In some cases, you may want to compute the gradient and (sparse) Hessian matrix of a function. One way to achieve this is by recursively calling Nonlinear.SymbolicAD.derivative on the result of Nonlinear.SymbolicAD.derivative for each variable in the list of Nonlinear.SymbolicAD.variables. But, to simplify the process, you should use Nonlinear.SymbolicAD.gradient_and_hessian:

julia> x = MOI.VariableIndex.(1:2);

julia> f = MOI.ScalarNonlinearFunction(:sin, Any[1.0 * x[1] + 2.0 * x[2]])
sin(0.0 + 1.0 MOI.VariableIndex(1) + 2.0 MOI.VariableIndex(2))

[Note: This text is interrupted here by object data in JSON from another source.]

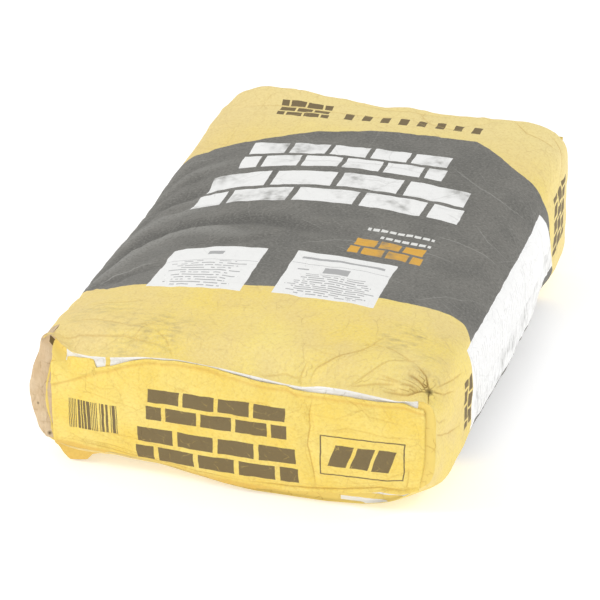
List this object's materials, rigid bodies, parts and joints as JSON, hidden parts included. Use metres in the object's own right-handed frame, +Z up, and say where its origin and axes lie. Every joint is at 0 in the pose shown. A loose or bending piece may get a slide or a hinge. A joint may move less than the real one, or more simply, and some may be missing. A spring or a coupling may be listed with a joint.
{
  "type": "cement bag",
  "caption": "Filled block-bottom valve sack of cement in printed paper, lying flat, with pasted end leaves and a kraft valve sleeve at one corner",
  "frame": {"origin": "on the floor, under the middle of the sack's bounding box", "axes": "+Z up; +Y along the sack, from the valve end to the closed end; +X across it"},
  "size_m": [0.3608, 0.4912, 0.1455],
  "materials": {
    "printed_sack_paper": "matt uncoated paper, printed yellow, charcoal and white",
    "printed_leaf_paper": "matt uncoated paper, printed yellow",
    "kraft_paper": "unprinted brown kraft"
  },
  "bodies": {
    "root": {"filled_sack": "printed_sack_paper", "valve_end_patch": "printed_leaf_paper", "closed_end_patch": "printed_leaf_paper", "valve_sleeve": "kraft_paper"}
  },
  "joints": []
}
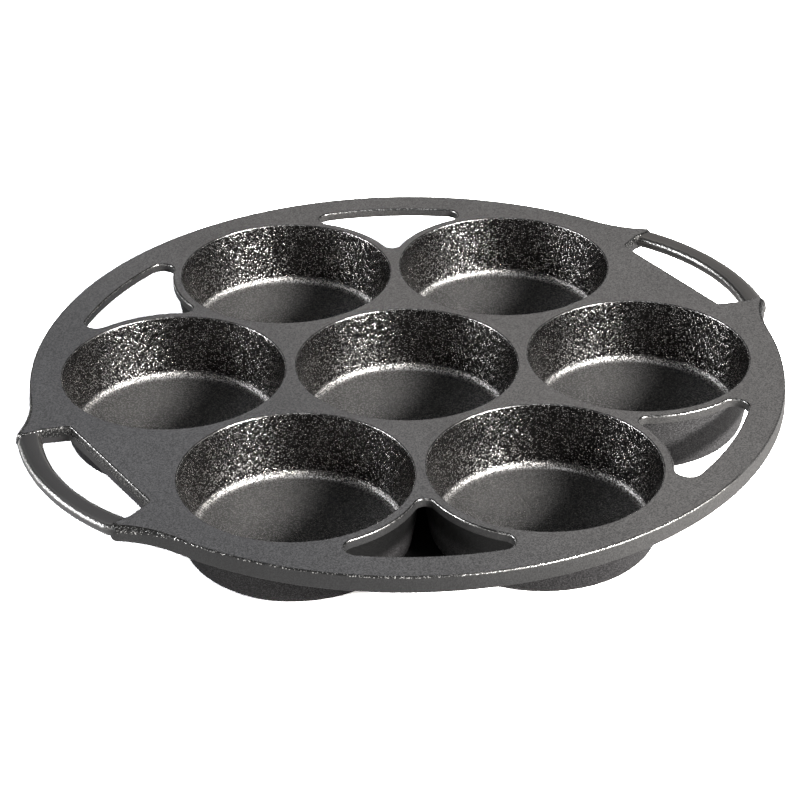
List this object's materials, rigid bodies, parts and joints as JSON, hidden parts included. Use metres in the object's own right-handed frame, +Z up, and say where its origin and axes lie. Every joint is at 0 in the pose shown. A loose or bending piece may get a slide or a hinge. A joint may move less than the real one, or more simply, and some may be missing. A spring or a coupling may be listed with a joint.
{
  "type": "cake pan",
  "caption": "Cast-iron cake pan: shallow round cups hung from one pierced round plate, with a loop handle at each side, for baking small round cakes.",
  "frame": {"origin": "on the surface that the pan stands on, under the middle of the pan", "axes": "+X towards the right handle, +Y away from the viewer's side, +Z up out of the cups"},
  "size_m": [0.2982, 0.2782, 0.0272],
  "materials": {
    "deck_iron": "seasoned, satin, ground smooth with a fine grain",
    "cup_iron": "seasoned, pebbled as cast on the walls, smoother on the floors",
    "handle_iron": "seasoned, satin"
  },
  "bodies": {
    "root": {"deck_plate": "deck_iron", "cup_centre": "cup_iron", "cup_outer_1": "cup_iron", "cup_outer_2": "cup_iron", "cup_outer_3": "cup_iron", "cup_outer_4": "cup_iron", "cup_outer_5": "cup_iron", "cup_outer_6": "cup_iron", "handle_left": "handle_iron", "handle_right": "handle_iron"}
  },
  "joints": []
}
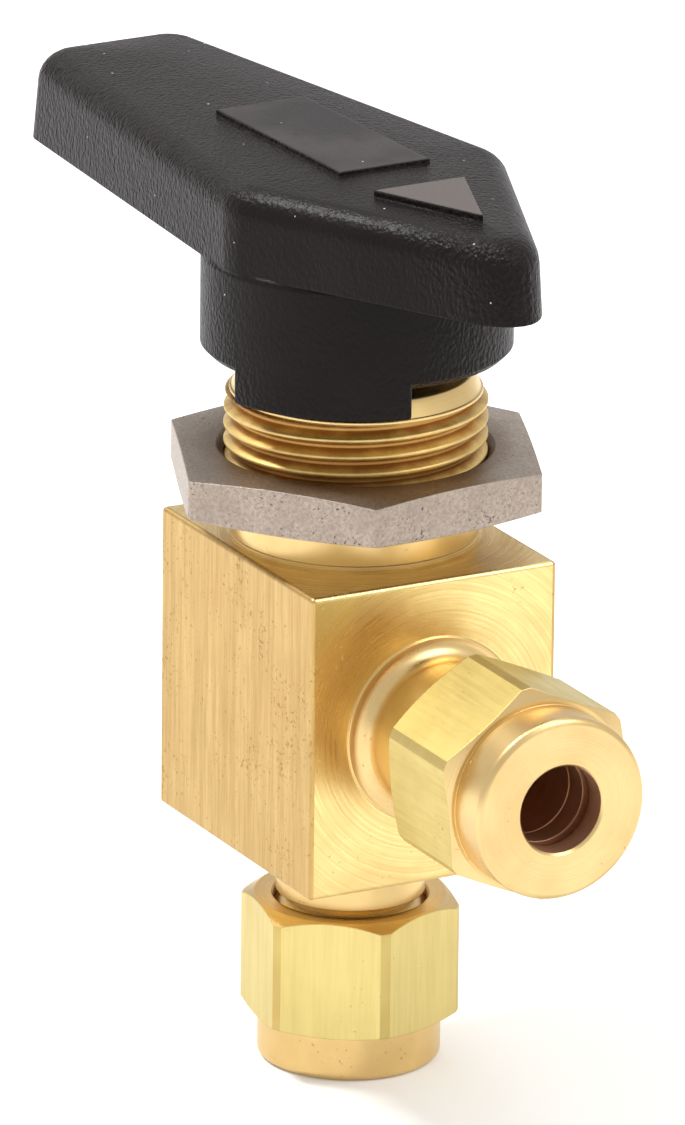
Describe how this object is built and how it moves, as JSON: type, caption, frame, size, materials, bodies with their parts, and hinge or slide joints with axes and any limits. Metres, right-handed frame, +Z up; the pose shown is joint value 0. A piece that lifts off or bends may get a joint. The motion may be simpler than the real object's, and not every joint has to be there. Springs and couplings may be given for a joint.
{
  "type": "quarter-turn angle valve",
  "caption": "Brass quarter-turn angle valve with a threaded panel neck and nut, compression tube fittings at right angles and a black lever with a pointer.",
  "frame": {"origin": "centre of the bottom fitting's outer end face, on the stem axis", "axes": "+Z up the stem axis towards the handle, +X out of the side port"},
  "size_m": [0.0705, 0.029, 0.0685],
  "materials": {
    "body_brass": "machined",
    "nut_brass": "bright machined",
    "nut_plated": "grainy matte plating",
    "handle_nylon": "moulded grain",
    "stem_steel": "polished",
    "spring_steel": "satin",
    "packing_white": "satin",
    "screw_black": "black oxide"
  },
  "bodies": {
    "body": {"valve_body": "body_brass", "lower_packing": "packing_white", "upper_packing": "packing_white", "bottom_seat_ring": "spring_steel", "side_seat_ring": "spring_steel", "lower_gland": "spring_steel", "disc_springs": "spring_steel", "upper_gland": "spring_steel", "gland_sleeve": "body_brass", "stem_bearing": "packing_white", "packing_bolt": "body_brass"},
    "turning_handle": {"handle": "handle_nylon", "handle_insert": "nut_brass", "handle_set_screw": "screw_black", "ball_stem": "stem_steel"},
    "panel_nut": {"panel_nut": "nut_plated"},
    "bottom_ferrules": {"bottom_front_ferrule": "nut_brass", "bottom_back_ferrule": "nut_brass"},
    "bottom_nut": {"bottom_tube_nut": "nut_brass"},
    "side_ferrules": {"side_front_ferrule": "nut_brass", "side_back_ferrule": "nut_brass"},
    "side_nut": {"side_tube_nut": "nut_brass"}
  },
  "joints": [
    {"name": "handle_turn", "type": "hinge", "parent": "body", "child": "turning_handle", "pos_m": [0, 0, 0.0288], "axis": [0, 0, 1], "range_deg": [-2, 88]},
    {"name": "panel_nut_travel", "type": "slide", "parent": "body", "child": "panel_nut", "axis": [0, 0, 1], "range_m": [-0.0031, 0.0038]},
    {"name": "bottom_ferrule_travel", "type": "slide", "parent": "body", "child": "bottom_ferrules", "axis": [0, 0, -1], "range_m": [0, 0.00255]},
    {"name": "bottom_nut_turn", "type": "hinge", "parent": "bottom_ferrules", "child": "bottom_nut", "pos_m": [0, 0, 0.006], "axis": [0, 0, -1], "range_deg": [0, 720]},
    {"name": "side_ferrule_travel", "type": "slide", "parent": "body", "child": "side_ferrules", "axis": [1, 0, 0], "range_m": [0, 0.00255]},
    {"name": "side_nut_turn", "type": "hinge", "parent": "side_ferrules", "child": "side_nut", "pos_m": [0.025, 0, 0.0288], "axis": [1, 0, 0], "range_deg": [0, 720]}
  ],
  "couplings": [
    {"joint": "bottom_ferrule_travel", "follows": "bottom_nut_turn", "m_per_rad": 0.00020213},
    {"joint": "side_ferrule_travel", "follows": "side_nut_turn", "m_per_rad": 0.00020213}
  ]
}
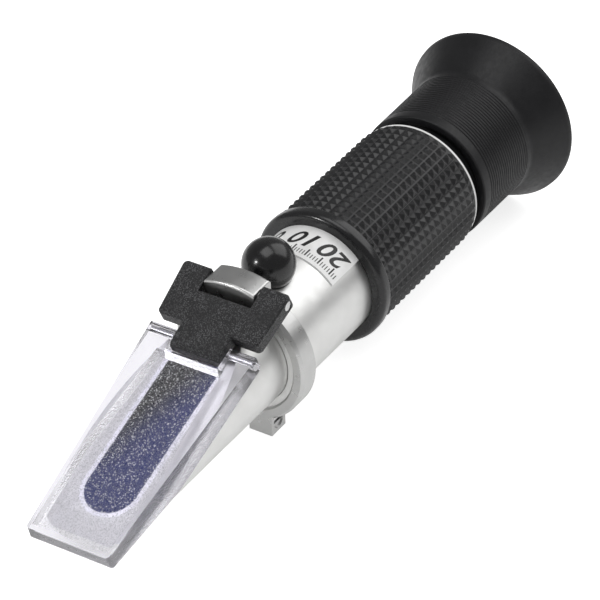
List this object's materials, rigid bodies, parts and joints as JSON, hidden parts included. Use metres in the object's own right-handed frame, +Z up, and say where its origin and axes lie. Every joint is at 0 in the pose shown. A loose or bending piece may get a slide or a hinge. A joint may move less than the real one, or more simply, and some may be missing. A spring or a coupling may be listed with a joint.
{
  "type": "refractometer",
  "caption": "Handheld optical refractometer: slanted prism under a hinged clear cover plate, satin tube, studded rubber grip, focusing eyepiece with flared eyecup",
  "frame": {"origin": "Middle of the length and of the width, on the plane touched by the lowest point of the eyecup rim.", "axes": "+X runs along the optical axis from the prism end to the eyecup, +Z is up on the side of the cover plate, +Y completes the right-handed frame."},
  "size_m": [0.16, 0.0392, 0.0402],
  "materials": {
    "satin_aluminium": "fine bead-blasted and clear anodised, satin",
    "plated_casting": "satin plated die casting, polished on the lug top",
    "steel": "bright drawn steel",
    "prism_glass": "polished optical glass, looks deep blue to black from above",
    "grey_sealant": "grey elastic sealant",
    "label_film": "white satin film",
    "black_rubber": "matt moulded rubber",
    "gloss_rubber": "glossy moulded rubber",
    "white_ring": "thin white ring",
    "brass": "machined brass",
    "bimetal": "rolled bimetal",
    "black_anodised": "matt black anodised",
    "optical_glass": "polished and coated glass",
    "black_plastic": "matt black moulded plastic",
    "powder_coat": "black powder coat with a fine sparkling grain",
    "clear_acrylic": "clear moulded acrylic, frosted underneath"
  },
  "bodies": {
    "housing": {"main_tube": "satin_aluminium", "clamp_collar": "plated_casting", "clamp_screw": "steel", "hinge_pin": "steel", "prism_housing": "satin_aluminium", "measuring_prism": "prism_glass", "prism_seal": "grey_sealant", "label": "label_film", "grip_sleeve": "black_rubber", "grip_end_ring": "white_ring", "screw_bush": "brass", "bimetal_strip": "bimetal", "strip_anchor": "brass", "strip_screw": "steel", "baffle_ring": "black_anodised", "reticle_holder": "black_anodised", "reticle_disc": "optical_glass", "reticle_retaining_ring": "black_anodised", "eyepiece_bush": "black_plastic"},
    "bracket": {"cover_bracket": "powder_coat", "plate_pin": "steel"},
    "plate": {"cover_plate": "clear_acrylic"},
    "cap": {"screw_cap": "gloss_rubber"},
    "adjuster": {"calibration_screw": "brass"},
    "lens_cell": {"objective_cell": "black_anodised", "objective_lens": "optical_glass", "objective_retaining_ring": "black_anodised"},
    "eyepiece": {"eyepiece_barrel": "black_plastic", "guide_pin": "steel", "field_lens": "optical_glass", "lens_spacer": "black_anodised", "eye_lens": "optical_glass", "eye_retaining_ring": "black_plastic"},
    "focus_ring": {"focusing_ring": "black_plastic", "eyecup": "black_rubber"}
  },
  "joints": [
    {"name": "cover_swing", "type": "hinge", "parent": "housing", "child": "bracket", "pos_m": [-0.02, 0, 0.03625], "axis": [0, 1, 0], "range_deg": [0, 120]},
    {"name": "plate_tilt", "type": "hinge", "parent": "bracket", "child": "plate", "pos_m": [-0.03211, 0, 0.02944], "axis": [0, 1, 0], "range_deg": [0, 25]},
    {"name": "cap_lift", "type": "slide", "parent": "housing", "child": "cap", "axis": [0, 0, 1], "range_m": [0, 0.01]},
    {"name": "calibration_turn", "type": "hinge", "parent": "housing", "child": "adjuster", "pos_m": [-0.008, 0, 0.03265], "axis": [0, 0, 1], "range_deg": [-360, 360]},
    {"name": "calibration_shift", "type": "slide", "parent": "housing", "child": "lens_cell", "axis": [0, 0, 1], "range_m": [-0.0005, 0.0005]},
    {"name": "focus_travel", "type": "slide", "parent": "housing", "child": "eyepiece", "axis": [1, 0, 0], "range_m": [-0.00225, 0.00225]},
    {"name": "focus_turn", "type": "hinge", "parent": "eyepiece", "child": "focus_ring", "pos_m": [0.06, 0, 0.01965], "axis": [1, 0, 0], "range_deg": [-90, 90]}
  ],
  "couplings": [
    {"joint": "calibration_turn", "follows": "calibration_shift", "rad_per_m": -12566},
    {"joint": "focus_travel", "follows": "focus_turn", "m_per_rad": 0.00143}
  ]
}
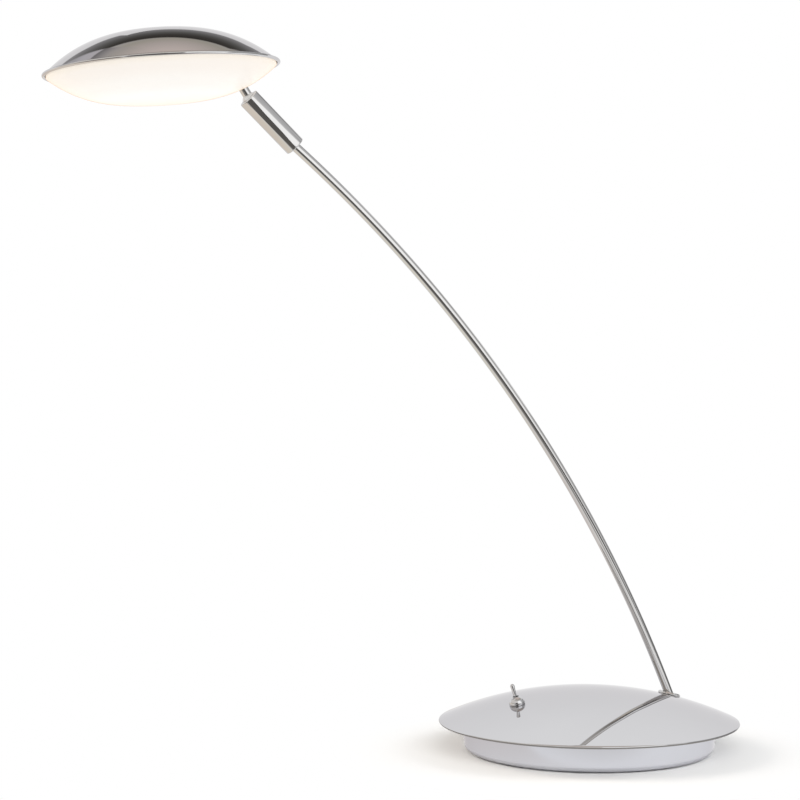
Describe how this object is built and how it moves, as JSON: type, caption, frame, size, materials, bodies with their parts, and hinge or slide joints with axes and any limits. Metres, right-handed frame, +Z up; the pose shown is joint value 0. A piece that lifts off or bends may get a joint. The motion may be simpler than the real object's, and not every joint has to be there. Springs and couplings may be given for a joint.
{
  "type": "desk lamp",
  "caption": "Desk lamp with a domed round weighted base, a toggle switch, an arched tube arm and a lens-shaped lamp head on a ball joint.",
  "frame": {"origin": "middle of the base on the table", "axes": "+Z up, the arm stands in the XZ plane with its foot on the +X side and the head reaching towards -X"},
  "size_m": [0.4655, 0.2, 0.4621],
  "materials": {
    "plate_steel": "satin",
    "drum_metal": "satin",
    "ballast_iron": "rough cast",
    "pad_rubber": "matte",
    "screw_steel": "zinc plated",
    "driver_plastic": "matte",
    "terminal_plastic": "matte",
    "terminal_brass": "plain",
    "inlet_rubber": "matte",
    "switch_chrome": "polished",
    "switch_plastic": "matte",
    "wire_cover": "matte",
    "arm_chrome": "polished",
    "knuckle_chrome": "polished",
    "seat_nylon": "matte",
    "spring_steel": "plain",
    "dish_metal": "satin polished",
    "seal_silicone": "matte",
    "diffuser_opal": "opal, lit from inside",
    "sink_aluminium": "plain",
    "board_white": "white mask",
    "chip_yellow": "phosphor"
  },
  "bodies": {
    "base": {"base_plate": "plate_steel", "base_drum": "drum_metal", "ballast_disc": "ballast_iron", "base_pad": "pad_rubber", "cover_posts": "screw_steel", "cover_screws": "screw_steel", "driver_case": "driver_plastic", "driver_screws": "screw_steel", "terminal_block": "terminal_plastic", "terminal_screws": "terminal_brass", "earth_tag": "terminal_brass", "earth_screw": "screw_steel", "cable_inlet_bush": "inlet_rubber", "switch_bush": "switch_chrome", "switch_dome_nut": "switch_chrome", "switch_washer": "screw_steel", "switch_hex_nut": "screw_steel", "switch_body": "switch_plastic", "switch_blades": "terminal_brass", "switch_wires": "wire_cover", "foot_rosette": "arm_chrome", "foot_bush": "terminal_brass"},
    "arm": {"arm_tube": "arm_chrome", "arm_lead": "wire_cover", "foot_washer": "seat_nylon", "foot_nut": "terminal_brass", "knuckle_sleeve": "knuckle_chrome", "knuckle_plug": "terminal_brass", "adjuster_plug": "terminal_brass", "disc_springs": "spring_steel"},
    "ball_seat": {"ball_seat": "seat_nylon"},
    "head": {"ball_stud": "knuckle_chrome", "head_dish": "dish_metal", "seal_ring": "seal_silicone", "diffuser": "diffuser_opal", "diffuser_clips": "spring_steel", "heat_sink_plate": "sink_aluminium", "dish_posts": "sink_aluminium", "sink_screws": "screw_steel", "stud_block": "sink_aluminium", "stud_grub_screw": "screw_steel", "block_screws": "screw_steel", "led_board": "board_white", "board_screws": "screw_steel", "led_chips": "chip_yellow", "head_terminal": "terminal_plastic", "head_lead": "wire_cover"},
    "switch_lever": {"switch_lever": "switch_chrome"}
  },
  "joints": [
    {"name": "arm_swivel", "type": "hinge", "parent": "base", "child": "arm", "pos_m": [0.0615, 0, 0.03364], "axis": [-0.3851, 0, 0.9229], "range_deg": [-60, 60]},
    {"name": "head_twist", "type": "hinge", "parent": "arm", "child": "ball_seat", "pos_m": [-0.23575, 0, 0.42135], "axis": [-0.728, 0, 0.6856], "range_deg": [-160, 160]},
    {"name": "head_tilt", "type": "hinge", "parent": "ball_seat", "child": "head", "pos_m": [-0.23575, 0, 0.42135], "axis": [0, 1, 0], "range_deg": [-32, 7]},
    {"name": "switch_throw", "type": "hinge", "parent": "base", "child": "switch_lever", "pos_m": [-0.05591, -0.00686, 0.03593], "axis": [0.9744, -0.0064, 0.2249], "range_deg": [0, 22]}
  ]
}
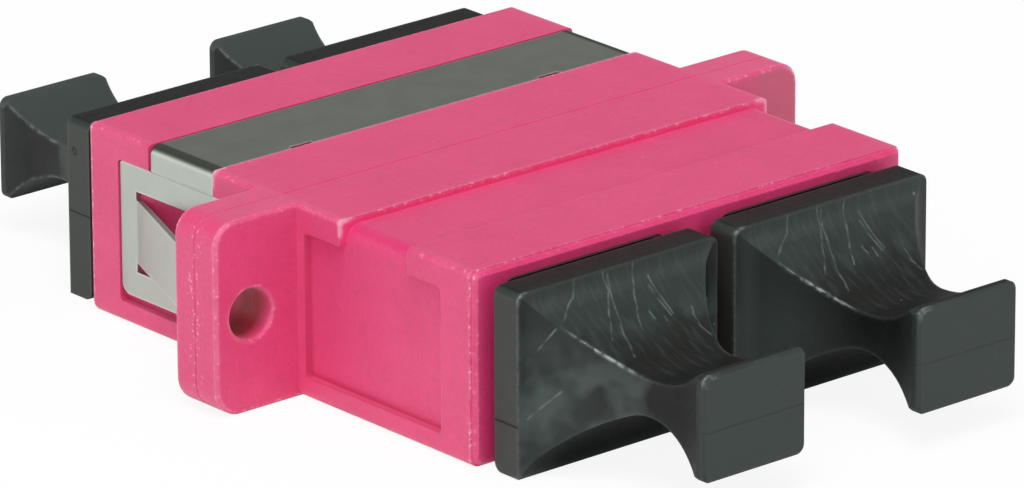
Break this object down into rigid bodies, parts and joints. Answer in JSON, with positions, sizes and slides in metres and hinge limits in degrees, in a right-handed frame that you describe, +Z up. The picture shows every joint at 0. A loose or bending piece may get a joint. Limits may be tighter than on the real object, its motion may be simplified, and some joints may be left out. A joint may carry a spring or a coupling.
{
  "type": "sc duplex fibre adapter",
  "caption": "Duplex fibre-optic adapter: welded plastic housing with a screw flange, a sheet-steel panel clip and pull-off dust caps in its ports.",
  "frame": {"origin": "weld plane of the two housing halves, midway between the two ports, on the surface it stands on", "axes": "+X along the flange, from the left port to the right one; +Y along the optical axis, from the front half to the rear half with the clip; +Z up"},
  "size_m": [0.035, 0.0498, 0.0092],
  "materials": {
    "housing_plastic": "satin moulded",
    "latch_plastic": "satin moulded",
    "spring_steel": "fine rolled",
    "bronze": "ground",
    "cap_plastic": "soft matte"
  },
  "bodies": {
    "adapter": {"front_housing": "housing_plastic", "rear_housing": "housing_plastic", "panel_clip": "spring_steel", "front_left_latch_holder": "latch_plastic", "front_right_latch_holder": "latch_plastic", "rear_left_latch_holder": "latch_plastic", "rear_right_latch_holder": "latch_plastic", "left_split_sleeve": "bronze", "right_split_sleeve": "bronze"},
    "front_left_cap": {"front_left_dust_cap": "cap_plastic"},
    "front_right_cap": {"front_right_dust_cap": "cap_plastic"},
    "rear_left_cap": {"rear_left_dust_cap": "cap_plastic"},
    "rear_right_cap": {"rear_right_dust_cap": "cap_plastic"}
  },
  "joints": [
    {"name": "front_left_cap_pull", "type": "slide", "parent": "adapter", "child": "front_left_cap", "axis": [0, -1, 0], "range_m": [0, 0.012]},
    {"name": "front_right_cap_pull", "type": "slide", "parent": "adapter", "child": "front_right_cap", "axis": [0, -1, 0], "range_m": [0, 0.012]},
    {"name": "rear_left_cap_pull", "type": "slide", "parent": "adapter", "child": "rear_left_cap", "axis": [0, 1, 0], "range_m": [0, 0.012]},
    {"name": "rear_right_cap_pull", "type": "slide", "parent": "adapter", "child": "rear_right_cap", "axis": [0, 1, 0], "range_m": [0, 0.012]}
  ]
}
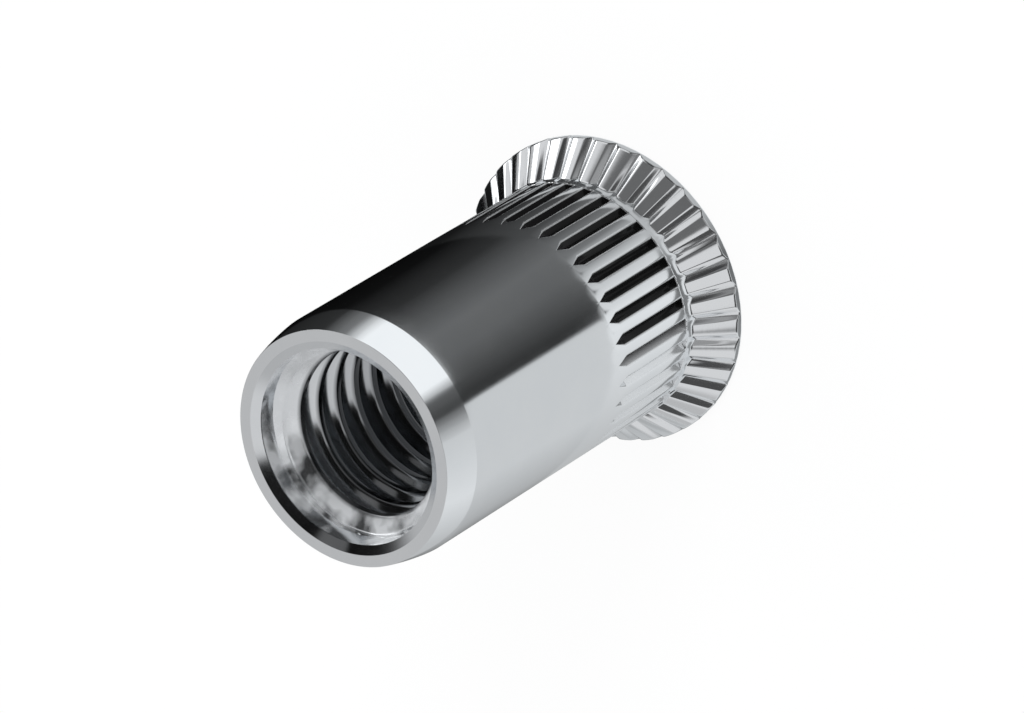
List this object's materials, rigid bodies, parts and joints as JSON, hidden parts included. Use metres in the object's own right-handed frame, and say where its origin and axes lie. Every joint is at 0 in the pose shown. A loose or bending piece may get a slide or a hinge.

julia> y, ∇f, H, ∇²f = MOI.Nonlinear.SymbolicAD.gradient_and_hessian(f);

julia> y
2-element Vector{MathOptInterface.VariableIndex}:
 MOI.VariableIndex(1)
 MOI.VariableIndex(2)

julia> ∇f
2-element Vector{Any}:
 cos(0.0 + 1.0 MOI.VariableIndex(1) + 2.0 MOI.VariableIndex(2))
 *(cos(0.0 + 1.0 MOI.VariableIndex(1) + 2.0 MOI.VariableIndex(2)), 2.0)

julia> H
3-element Vector{Tuple{Int64, Int64}}:
 (1, 1)
 (1, 2)
 (2, 2)

julia> ∇²f
3-element Vector{Any}:
 -(sin(0.0 + 1.0 MOI.VariableIndex(1) + 2.0 MOI.VariableIndex(2)))
 *(-(sin(0.0 + 1.0 MOI.VariableIndex(1) + 2.0 MOI.VariableIndex(2))), 2.0)
 *(-(sin(0.0 + 1.0 MOI.VariableIndex(1) + 2.0 MOI.VariableIndex(2))), 4.0)

where:

  • y is the list of variables that appear in f
  • ∇f is the first partial derivatives of f with respect to each variable in y
  • H and ∇²f form a sparse Hessian matrix, were H is the (row, column) index of each element, and the corresponding element in ∇²f is the second partial derivative of f with respect to y[row] and y[column].

Unlike Nonlinear.SymbolicAD.derivative, the gradient and Hessian expressions have already been simplified; you do not need to call Nonlinear.SymbolicAD.simplify.